▶ Written exercise
Return, word for word, the lines from the line holding "accessory_bracket(yellow, frame)" through the line holding "if empty is". Include both end lines and no others.

3D code data
━━━
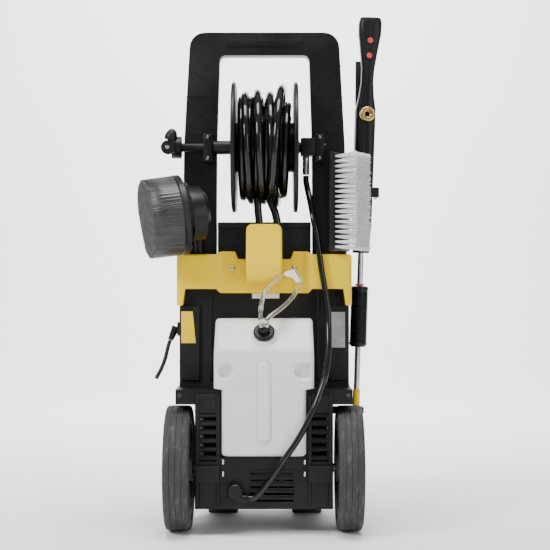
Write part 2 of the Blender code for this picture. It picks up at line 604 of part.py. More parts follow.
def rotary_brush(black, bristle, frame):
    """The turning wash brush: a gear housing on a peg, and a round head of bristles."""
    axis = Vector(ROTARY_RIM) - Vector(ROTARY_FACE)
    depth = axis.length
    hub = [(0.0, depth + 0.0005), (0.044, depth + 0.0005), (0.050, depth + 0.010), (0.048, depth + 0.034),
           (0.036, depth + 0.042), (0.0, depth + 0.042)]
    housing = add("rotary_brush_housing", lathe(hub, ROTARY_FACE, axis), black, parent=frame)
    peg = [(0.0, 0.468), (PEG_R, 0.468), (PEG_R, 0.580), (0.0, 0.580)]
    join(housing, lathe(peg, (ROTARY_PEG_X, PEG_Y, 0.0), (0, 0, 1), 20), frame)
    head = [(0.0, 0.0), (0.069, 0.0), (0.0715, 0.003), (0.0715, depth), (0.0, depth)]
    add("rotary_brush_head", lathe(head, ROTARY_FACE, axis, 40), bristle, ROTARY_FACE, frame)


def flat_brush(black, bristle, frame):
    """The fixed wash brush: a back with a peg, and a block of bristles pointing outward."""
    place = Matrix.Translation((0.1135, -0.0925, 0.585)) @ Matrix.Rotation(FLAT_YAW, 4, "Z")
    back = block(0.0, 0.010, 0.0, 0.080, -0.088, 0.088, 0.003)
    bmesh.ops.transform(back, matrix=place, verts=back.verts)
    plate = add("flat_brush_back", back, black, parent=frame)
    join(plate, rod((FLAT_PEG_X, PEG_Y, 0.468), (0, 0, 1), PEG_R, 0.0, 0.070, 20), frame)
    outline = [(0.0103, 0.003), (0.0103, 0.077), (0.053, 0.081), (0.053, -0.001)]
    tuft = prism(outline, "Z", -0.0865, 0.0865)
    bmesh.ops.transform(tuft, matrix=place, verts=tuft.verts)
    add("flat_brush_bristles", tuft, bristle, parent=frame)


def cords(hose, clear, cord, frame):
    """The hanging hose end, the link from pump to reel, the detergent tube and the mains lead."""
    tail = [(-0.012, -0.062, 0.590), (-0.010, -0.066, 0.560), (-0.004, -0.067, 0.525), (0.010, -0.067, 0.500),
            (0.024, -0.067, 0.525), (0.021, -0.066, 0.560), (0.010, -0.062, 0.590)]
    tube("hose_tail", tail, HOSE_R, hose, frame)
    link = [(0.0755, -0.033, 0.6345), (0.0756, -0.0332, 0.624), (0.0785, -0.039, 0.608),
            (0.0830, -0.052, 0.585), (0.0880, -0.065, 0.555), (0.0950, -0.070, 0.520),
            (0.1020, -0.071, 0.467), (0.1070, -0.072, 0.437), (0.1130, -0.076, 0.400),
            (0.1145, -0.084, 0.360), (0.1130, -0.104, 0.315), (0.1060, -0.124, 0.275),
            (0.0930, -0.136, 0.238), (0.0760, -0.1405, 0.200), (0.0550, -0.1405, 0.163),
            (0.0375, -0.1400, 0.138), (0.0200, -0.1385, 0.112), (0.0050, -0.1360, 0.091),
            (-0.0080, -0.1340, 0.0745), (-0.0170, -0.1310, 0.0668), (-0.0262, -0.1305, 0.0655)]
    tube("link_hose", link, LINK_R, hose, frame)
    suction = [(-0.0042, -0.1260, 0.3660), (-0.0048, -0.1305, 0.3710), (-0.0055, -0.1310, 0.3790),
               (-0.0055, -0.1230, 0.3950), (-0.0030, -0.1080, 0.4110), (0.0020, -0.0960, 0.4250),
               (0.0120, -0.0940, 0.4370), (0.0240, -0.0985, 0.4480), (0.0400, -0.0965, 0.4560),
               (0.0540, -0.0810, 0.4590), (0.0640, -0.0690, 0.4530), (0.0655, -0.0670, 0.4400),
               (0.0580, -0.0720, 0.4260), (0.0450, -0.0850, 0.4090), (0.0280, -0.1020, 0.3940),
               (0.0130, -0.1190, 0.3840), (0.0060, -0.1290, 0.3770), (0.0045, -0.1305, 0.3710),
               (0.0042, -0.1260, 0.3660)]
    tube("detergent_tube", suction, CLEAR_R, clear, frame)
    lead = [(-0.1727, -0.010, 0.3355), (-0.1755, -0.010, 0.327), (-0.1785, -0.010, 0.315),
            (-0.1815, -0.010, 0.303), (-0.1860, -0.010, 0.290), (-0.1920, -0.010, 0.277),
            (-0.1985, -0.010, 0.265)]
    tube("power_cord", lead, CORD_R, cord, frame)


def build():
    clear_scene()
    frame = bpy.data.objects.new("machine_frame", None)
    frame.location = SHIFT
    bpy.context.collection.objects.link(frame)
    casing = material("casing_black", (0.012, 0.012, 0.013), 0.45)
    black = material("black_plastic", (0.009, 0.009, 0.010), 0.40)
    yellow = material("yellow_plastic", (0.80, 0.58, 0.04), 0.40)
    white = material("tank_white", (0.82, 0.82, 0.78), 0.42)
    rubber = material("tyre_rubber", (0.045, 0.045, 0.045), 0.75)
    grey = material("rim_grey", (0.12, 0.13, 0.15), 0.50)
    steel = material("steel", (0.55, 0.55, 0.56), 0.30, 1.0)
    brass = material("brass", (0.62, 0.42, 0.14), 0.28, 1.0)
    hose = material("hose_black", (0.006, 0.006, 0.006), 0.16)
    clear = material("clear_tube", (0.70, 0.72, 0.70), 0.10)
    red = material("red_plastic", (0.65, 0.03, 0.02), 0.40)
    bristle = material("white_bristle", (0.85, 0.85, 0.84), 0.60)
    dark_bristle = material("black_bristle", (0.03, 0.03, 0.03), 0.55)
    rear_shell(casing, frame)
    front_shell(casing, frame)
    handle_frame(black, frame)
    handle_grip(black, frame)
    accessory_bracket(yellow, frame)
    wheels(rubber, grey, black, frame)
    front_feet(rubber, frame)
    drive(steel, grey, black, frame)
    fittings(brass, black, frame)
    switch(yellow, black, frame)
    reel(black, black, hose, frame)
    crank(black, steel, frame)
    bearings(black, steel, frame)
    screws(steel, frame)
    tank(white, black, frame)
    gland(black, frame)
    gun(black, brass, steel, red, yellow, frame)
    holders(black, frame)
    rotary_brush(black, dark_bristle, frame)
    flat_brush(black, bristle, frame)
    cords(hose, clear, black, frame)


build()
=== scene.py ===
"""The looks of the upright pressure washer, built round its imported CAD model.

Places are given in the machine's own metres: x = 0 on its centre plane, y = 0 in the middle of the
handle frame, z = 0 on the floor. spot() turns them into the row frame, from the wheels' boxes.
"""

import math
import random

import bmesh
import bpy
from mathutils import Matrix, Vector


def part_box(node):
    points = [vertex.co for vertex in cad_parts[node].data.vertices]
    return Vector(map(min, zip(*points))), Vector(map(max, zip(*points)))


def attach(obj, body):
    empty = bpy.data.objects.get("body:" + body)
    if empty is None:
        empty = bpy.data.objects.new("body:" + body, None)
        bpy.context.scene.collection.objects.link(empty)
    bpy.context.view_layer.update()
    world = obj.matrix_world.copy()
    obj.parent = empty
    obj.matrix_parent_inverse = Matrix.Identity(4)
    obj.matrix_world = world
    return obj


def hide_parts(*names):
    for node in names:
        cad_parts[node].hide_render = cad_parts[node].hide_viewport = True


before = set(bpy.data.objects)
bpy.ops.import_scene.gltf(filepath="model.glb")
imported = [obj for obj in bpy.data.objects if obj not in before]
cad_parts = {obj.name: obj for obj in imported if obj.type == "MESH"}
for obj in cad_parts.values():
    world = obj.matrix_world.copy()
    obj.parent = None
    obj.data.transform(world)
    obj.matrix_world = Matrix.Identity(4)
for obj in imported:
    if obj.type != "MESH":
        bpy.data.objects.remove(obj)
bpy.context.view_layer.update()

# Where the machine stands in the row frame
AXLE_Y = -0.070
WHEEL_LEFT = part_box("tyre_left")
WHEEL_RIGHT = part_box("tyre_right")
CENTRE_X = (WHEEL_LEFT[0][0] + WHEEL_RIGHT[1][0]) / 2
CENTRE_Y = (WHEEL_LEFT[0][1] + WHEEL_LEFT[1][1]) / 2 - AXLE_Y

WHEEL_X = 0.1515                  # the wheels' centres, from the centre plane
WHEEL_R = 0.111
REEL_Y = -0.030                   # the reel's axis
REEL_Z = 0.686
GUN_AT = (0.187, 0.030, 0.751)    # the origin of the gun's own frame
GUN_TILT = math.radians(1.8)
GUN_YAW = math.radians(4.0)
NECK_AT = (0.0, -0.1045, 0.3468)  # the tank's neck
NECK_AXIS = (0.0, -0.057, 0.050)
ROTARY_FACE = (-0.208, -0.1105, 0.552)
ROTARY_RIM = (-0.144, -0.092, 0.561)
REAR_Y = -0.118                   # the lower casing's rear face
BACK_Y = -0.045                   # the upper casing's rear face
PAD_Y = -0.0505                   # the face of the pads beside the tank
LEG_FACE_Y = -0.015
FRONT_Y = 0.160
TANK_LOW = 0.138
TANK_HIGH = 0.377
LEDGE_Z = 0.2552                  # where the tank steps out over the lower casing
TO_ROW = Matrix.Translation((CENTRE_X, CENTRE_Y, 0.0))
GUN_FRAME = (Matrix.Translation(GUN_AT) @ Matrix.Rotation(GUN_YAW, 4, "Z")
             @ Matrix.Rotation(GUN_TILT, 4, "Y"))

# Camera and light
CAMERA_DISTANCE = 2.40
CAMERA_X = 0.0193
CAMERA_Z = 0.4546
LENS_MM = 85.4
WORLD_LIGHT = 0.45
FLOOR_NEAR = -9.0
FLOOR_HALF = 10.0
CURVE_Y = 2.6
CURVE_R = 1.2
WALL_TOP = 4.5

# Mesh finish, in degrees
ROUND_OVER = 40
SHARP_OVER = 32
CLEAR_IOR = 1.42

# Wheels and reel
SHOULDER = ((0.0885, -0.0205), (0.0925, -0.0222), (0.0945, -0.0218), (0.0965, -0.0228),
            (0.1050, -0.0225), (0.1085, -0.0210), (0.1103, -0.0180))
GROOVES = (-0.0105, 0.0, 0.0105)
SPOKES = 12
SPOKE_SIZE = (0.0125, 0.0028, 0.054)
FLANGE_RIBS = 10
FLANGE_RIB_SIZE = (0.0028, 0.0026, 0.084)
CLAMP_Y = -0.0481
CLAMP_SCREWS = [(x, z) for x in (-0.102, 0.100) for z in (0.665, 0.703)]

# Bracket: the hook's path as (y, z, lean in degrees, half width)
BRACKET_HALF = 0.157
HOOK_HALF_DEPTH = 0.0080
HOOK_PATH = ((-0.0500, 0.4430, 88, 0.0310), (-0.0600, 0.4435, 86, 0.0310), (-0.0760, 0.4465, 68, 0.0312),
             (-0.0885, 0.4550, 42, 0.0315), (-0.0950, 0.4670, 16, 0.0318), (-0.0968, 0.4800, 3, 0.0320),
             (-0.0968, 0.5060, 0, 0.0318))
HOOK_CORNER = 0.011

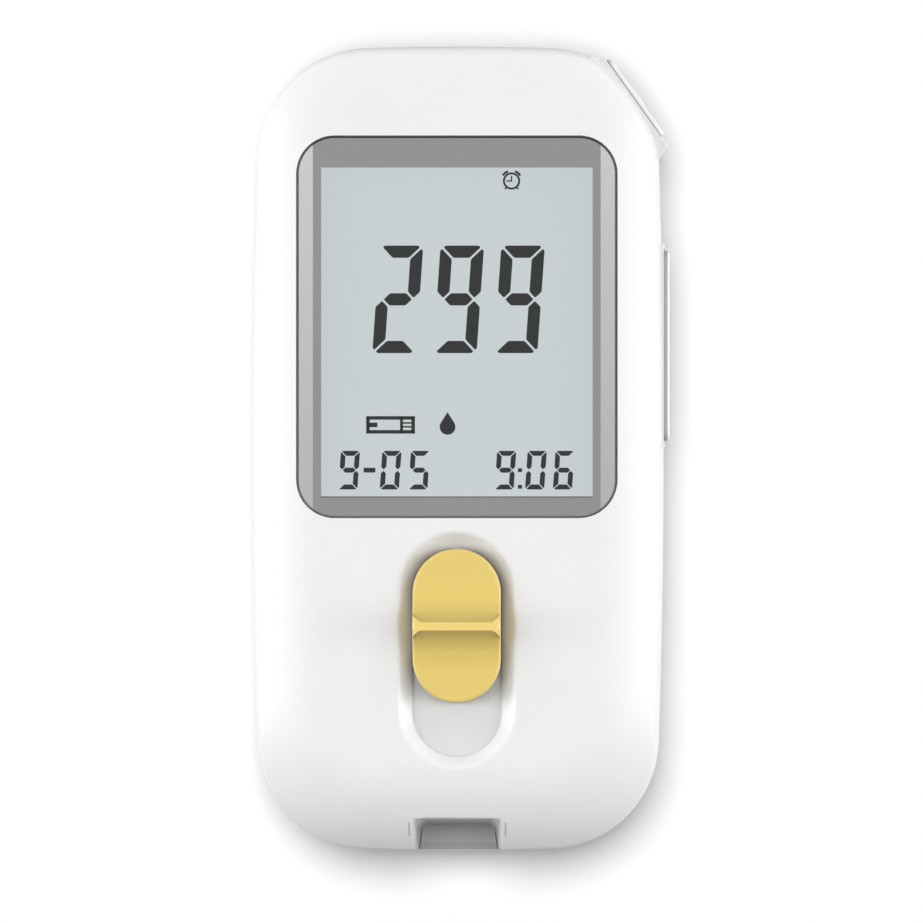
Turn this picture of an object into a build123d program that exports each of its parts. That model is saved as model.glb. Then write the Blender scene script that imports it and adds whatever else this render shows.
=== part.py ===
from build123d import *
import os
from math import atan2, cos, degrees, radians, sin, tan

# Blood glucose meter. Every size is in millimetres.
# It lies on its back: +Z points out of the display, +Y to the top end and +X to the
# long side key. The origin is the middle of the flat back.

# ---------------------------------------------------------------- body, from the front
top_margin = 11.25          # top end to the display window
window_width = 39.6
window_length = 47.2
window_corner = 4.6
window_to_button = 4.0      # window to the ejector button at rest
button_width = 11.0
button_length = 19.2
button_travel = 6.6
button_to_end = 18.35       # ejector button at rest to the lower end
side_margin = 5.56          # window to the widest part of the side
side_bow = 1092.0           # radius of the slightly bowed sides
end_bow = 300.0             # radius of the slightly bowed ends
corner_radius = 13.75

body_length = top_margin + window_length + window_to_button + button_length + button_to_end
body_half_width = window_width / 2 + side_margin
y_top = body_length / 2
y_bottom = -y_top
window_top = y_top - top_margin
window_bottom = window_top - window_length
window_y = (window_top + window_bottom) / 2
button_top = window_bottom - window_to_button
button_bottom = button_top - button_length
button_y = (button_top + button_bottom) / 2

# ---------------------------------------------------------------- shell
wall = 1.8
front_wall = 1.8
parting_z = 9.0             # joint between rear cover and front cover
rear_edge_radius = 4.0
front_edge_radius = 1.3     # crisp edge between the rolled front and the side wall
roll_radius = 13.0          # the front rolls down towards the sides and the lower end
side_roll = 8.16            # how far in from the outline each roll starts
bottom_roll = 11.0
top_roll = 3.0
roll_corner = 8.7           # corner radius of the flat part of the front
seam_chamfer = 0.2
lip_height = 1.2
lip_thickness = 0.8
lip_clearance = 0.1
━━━
▶ Solution below
    accessory_bracket(yellow, frame)
    wheels(rubber, grey, black, frame)
    front_feet(rubber, frame)
    drive(steel, grey, black, frame)
    fittings(brass, black, frame)
    switch(yellow, black, frame)
    reel(black, black, hose, frame)
    crank(black, steel, frame)
    bearings(black, steel, frame)
    screws(steel, frame)
    tank(white, black, frame)
    gland(black, frame)
    gun(black, brass, steel, red, yellow, frame)
    holders(black, frame)
    rotary_brush(black, dark_bristle, frame)
    flat_brush(black, bristle, frame)
    cords(hose, clear, black, frame)


build()
=== scene.py ===
"""The looks of the upright pressure washer, built round its imported CAD model.

Places are given in the machine's own metres: x = 0 on its centre plane, y = 0 in the middle of the
handle frame, z = 0 on the floor. spot() turns them into the row frame, from the wheels' boxes.
"""

import math
import random

import bmesh
import bpy
from mathutils import Matrix, Vector


def part_box(node):
    points = [vertex.co for vertex in cad_parts[node].data.vertices]
    return Vector(map(min, zip(*points))), Vector(map(max, zip(*points)))


def attach(obj, body):
    empty = bpy.data.objects.get("body:" + body)
    if empty is None:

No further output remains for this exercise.